M.O.M.—Do you have a specific niche market?

Frame—Investors and first-time buyers would be two of our main niches. An interesting sidelight to the latter is how my husband and I work with tenants of our own rental properties. When people begin renting with us, we tell them that we expect that it will only be for a year or two because we want them to be homeowners. Then we counsel them on how to achieve homeownership.

M.O.M.—Education seems to be a major aspect of your overall approach.

Frame—Education is an integral part of our customer service, as well as our personal philosophy. In addition to our regular seminars (noted earlier) and ongoing consultation with clients, we try to teach basic financing and related areas to younger people. We’ve even been invited to local schools to play the cash flow board game with students, helping them understand the basics of finance, balance sheets and passive income.  I spend a lot of time educating clients and others, but in return we receive a great deal of loyalty, and it helps generate business as well. Several of our company loan originators also emphasize education and they’ve been very successful.

M.O.M.–How does your Web site benefit your success?

Frame— We drive people to the Web site by having the URL on all of our marketing materials and in other communications. The site provides background information as well as a full range of our services and a calendar of events; and helps to acquaint people with our expertise. However, I prefer talking to people face-to-face about their loans so we don’t rely on the site to generate applications per se.

M.O.M.—Do you develop an annual marketing plan?

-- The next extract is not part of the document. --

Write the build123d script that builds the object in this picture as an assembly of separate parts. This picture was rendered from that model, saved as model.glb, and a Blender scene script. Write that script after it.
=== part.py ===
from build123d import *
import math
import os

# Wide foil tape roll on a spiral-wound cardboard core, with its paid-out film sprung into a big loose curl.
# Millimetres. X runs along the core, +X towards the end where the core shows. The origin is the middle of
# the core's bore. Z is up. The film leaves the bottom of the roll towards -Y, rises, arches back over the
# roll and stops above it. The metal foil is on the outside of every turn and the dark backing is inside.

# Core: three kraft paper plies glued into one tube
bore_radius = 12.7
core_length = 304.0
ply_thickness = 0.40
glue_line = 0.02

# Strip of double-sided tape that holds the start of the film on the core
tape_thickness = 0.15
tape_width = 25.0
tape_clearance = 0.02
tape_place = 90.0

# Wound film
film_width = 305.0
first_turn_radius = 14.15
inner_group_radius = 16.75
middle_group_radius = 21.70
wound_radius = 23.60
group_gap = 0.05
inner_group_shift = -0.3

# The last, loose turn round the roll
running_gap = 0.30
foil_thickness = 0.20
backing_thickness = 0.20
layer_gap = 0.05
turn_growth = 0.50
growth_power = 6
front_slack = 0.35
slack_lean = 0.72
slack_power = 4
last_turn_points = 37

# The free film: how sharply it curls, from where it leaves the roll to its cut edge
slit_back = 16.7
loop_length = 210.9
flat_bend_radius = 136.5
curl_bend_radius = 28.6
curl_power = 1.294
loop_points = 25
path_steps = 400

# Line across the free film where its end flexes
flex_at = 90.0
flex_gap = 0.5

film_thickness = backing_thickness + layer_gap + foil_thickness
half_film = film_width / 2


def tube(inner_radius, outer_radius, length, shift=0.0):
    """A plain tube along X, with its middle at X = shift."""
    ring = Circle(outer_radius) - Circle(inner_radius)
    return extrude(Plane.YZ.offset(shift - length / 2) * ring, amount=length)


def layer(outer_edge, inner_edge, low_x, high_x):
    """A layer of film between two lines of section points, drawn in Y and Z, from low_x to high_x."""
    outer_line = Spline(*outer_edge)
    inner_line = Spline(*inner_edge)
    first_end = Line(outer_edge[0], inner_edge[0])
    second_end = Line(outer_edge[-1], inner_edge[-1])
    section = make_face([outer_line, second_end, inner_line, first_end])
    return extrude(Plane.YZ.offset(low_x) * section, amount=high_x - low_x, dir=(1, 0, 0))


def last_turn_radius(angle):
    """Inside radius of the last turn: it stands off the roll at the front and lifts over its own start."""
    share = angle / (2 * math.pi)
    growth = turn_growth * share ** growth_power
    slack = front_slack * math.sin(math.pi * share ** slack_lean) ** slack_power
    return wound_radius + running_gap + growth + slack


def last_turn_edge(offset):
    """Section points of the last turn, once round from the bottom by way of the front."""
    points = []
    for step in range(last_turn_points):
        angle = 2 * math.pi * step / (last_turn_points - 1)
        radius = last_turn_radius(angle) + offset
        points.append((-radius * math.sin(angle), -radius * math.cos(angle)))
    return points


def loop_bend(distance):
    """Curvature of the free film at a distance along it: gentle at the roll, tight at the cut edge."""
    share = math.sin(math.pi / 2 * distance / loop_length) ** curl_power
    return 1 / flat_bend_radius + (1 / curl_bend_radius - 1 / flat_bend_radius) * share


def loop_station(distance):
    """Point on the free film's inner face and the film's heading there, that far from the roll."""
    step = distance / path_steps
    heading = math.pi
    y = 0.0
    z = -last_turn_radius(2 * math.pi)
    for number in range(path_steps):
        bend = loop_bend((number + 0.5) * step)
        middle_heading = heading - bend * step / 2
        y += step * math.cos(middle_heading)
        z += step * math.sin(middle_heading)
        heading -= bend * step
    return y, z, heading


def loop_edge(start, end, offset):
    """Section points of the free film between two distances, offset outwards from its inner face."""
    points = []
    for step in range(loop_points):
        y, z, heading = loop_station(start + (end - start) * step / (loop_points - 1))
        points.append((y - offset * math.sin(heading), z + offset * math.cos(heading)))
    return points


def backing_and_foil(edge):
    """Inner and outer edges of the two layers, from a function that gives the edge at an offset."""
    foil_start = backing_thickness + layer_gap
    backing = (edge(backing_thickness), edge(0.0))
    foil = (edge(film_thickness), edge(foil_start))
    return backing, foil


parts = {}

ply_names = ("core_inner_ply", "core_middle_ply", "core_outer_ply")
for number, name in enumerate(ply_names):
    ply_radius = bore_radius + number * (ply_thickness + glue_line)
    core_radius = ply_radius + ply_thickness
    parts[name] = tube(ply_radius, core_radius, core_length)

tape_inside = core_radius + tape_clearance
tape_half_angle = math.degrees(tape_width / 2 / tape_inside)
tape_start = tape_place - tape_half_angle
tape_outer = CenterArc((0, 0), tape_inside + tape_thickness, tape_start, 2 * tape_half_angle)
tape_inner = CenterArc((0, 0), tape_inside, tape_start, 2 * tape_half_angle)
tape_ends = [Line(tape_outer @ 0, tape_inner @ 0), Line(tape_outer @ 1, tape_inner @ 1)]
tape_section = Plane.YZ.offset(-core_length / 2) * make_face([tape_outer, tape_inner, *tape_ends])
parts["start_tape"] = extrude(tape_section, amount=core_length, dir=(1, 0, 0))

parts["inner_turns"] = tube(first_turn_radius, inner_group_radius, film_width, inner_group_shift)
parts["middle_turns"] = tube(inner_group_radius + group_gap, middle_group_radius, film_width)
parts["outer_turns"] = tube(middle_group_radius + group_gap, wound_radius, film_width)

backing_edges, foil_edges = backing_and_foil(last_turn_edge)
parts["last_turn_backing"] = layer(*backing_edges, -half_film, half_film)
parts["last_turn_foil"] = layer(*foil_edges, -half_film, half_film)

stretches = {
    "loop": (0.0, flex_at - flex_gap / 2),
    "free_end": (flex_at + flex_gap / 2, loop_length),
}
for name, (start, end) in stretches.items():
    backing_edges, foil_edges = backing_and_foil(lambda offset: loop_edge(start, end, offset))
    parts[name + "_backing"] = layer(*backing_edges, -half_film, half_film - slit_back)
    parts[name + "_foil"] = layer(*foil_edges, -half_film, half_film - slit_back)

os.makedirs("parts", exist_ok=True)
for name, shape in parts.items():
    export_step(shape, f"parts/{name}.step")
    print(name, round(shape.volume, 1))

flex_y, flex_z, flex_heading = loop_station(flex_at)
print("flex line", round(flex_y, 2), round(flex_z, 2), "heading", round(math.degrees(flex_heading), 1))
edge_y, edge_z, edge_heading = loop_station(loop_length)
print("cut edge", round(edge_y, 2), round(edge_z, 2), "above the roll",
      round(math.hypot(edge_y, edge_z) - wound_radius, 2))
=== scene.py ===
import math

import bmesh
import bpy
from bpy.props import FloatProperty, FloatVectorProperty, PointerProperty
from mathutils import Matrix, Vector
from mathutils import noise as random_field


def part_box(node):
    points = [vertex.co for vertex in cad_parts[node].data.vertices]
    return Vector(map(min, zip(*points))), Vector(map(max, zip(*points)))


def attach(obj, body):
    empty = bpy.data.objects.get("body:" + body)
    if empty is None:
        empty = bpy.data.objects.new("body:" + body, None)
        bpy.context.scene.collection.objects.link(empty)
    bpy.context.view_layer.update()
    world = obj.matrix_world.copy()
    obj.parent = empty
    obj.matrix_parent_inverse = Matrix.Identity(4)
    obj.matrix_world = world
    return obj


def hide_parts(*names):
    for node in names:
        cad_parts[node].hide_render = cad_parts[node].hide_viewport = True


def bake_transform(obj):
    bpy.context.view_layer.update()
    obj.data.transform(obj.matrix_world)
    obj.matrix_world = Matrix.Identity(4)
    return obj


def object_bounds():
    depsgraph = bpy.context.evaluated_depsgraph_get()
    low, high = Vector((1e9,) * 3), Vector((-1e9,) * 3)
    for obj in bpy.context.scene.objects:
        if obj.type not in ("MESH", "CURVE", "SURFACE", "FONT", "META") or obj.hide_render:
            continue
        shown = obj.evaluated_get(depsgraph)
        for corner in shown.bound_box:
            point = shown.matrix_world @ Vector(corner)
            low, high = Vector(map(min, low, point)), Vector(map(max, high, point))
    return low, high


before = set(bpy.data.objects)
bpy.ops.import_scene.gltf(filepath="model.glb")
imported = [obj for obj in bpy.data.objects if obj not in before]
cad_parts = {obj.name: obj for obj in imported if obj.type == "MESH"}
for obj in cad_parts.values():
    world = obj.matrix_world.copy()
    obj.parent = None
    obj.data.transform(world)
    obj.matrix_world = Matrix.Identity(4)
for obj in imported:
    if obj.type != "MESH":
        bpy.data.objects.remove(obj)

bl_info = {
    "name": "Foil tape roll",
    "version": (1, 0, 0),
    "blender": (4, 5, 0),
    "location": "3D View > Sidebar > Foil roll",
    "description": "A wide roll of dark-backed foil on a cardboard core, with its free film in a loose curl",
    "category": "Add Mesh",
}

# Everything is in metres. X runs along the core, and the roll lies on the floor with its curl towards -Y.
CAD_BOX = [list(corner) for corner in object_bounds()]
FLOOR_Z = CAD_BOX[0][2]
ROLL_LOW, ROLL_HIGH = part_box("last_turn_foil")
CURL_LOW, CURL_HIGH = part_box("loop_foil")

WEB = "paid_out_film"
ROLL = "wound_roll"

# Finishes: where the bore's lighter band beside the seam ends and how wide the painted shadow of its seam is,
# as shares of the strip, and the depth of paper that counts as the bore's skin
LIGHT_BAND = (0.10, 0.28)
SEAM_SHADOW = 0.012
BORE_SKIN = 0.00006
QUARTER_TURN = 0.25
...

Frame—Yes, it’s usually completed in December (when I set my overall budget) for the following year. The plan incorporates the various strategies that we will employ to reach personal production and company objectives. Of course, as a “change agent,” I’m always looking for new ways to enhance our success. Therefore, I review the plan on a monthly basis and make the appropriate adjustments.

M.O.M.—How did you happen to open your own firm?

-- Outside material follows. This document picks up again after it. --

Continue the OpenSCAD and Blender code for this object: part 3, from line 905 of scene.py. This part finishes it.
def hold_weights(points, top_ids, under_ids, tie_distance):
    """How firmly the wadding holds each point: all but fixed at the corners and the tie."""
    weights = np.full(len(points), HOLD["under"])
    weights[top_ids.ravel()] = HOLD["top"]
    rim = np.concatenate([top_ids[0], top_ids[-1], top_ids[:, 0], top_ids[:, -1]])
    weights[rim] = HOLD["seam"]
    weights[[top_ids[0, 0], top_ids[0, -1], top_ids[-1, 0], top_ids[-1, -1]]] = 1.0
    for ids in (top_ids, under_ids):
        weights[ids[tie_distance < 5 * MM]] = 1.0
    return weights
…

Frame—After working for the broker for about three years, I expressed my interest in receiving a larger commission or having the ability to fund our own loans. He instead suggested that I buy him out and keep him on as a mentor for five years, which is what we did. By 2001, we had 150 employees in 11 offices throughout Washington, Oregon and Alaska. I eventually realized that managing that many people wasn’t the best use of my time and we scaled back. However, we are now licensed in most states and are planning to expand in the near future (in part based on a joint venture with Liberty Financial Group in Bellevue, Wash.).

M.O.M.—Who is on your own support team?

Frame—Obviously, my team plays a major key role in my success.  I couldn’t do it without them. I currently have two assistants, Martina Norman-Maleski and Susie Bohnert; a transaction coordinator, Shawna Madayag; and a marketing and events manager, Ashley Endres. In addition, two processors, Jill Dacier and Marisa Acuna, assist me and a few of our other originators.

M.O.M.—You also have some of your family members working for you?

Frame—There are five generations of us here. In addition to myself and my husband (whose primary role is community relations), my 81-year old mother works part-time with various clerical duties. My son is a successful loan originator in one of our branches and his daughter (my granddaughter) is an originator as well. And, her seven year-old son (my great-grandson) empties wastebaskets on weekends.

M.O.M.—What process do you have to handle the volume?

Frame—I conduct the initial/”high trust” interview and gather the client’s vital information, to determine the specific loan and other essentials. Then either Martina or Susie will call the customer to complete the online application, send necessary documents and follow-up as appropriate.

I rely on computer-generated monthly reports. However, I’m still old-fashioned and also like monitoring two status boards that show the progress of every loan through closing. I know we’re on track when both boards are filled. This also helps check the workflow; determining whether or not one of the team members is too busy, for example.

We also have a weekly “gong meeting” (where we call everyone by using a gong) when we discuss current loans in progress, actions to be taken and who needs assistance.

M.O.M.—What do you consider key characteristics of superstar originators?

Frame—Certainly, having a support team is critical; enabling you to set and achieve ever higher goals.

Top producers must be able to delegate, so that you’re able to concentrate on the most productive/profitable activities. I believe that customers should be informed of your team members’ roles, so that they can have the confidence everything is handled in a timely and effective manner.

Continuing education is also important. I’m always learning something new for the business that I can share with clients.

A competitive spirit is mandatory. My goal is to fund $10 million a month; I want to set the bar high and don’t like settling for less.

I also think that community participation is important for top producers. I’m always out in the community, as is my husband, and that is something I believe all top producers should be doing.

M.O.M.—How do you balance work with your personal life?

Frame—There are several components to my work and personal life balance. First, we have a reasonable work schedule and typically don’t bring work home. We also take one week off every month as vacation or to just relax around the house. We also take shorter trips, often flying in our plane to see our rental properties and then stopping for shopping in town and getting loans.

My husband and I love card games and always play a couple of games every morning and night. We have five children, 15 grandchildren and five great-grandchildren so we try to spend as much time as we can with them and our nieces and nephews.

M.O.M.—What are your future plans?

Frame—I will continue to expand my own production and we will grow the company into other regions as appropriate. Of course, education will remain an important focus, both with our seminars and individual customer consultations.

My husband and I have a goal of being completely financially secure during the next few years. In addition, I intend to cut back on my work schedule so that I’m spending less time in the office.  Meanwhile, I will continue to enjoy this rewarding profession.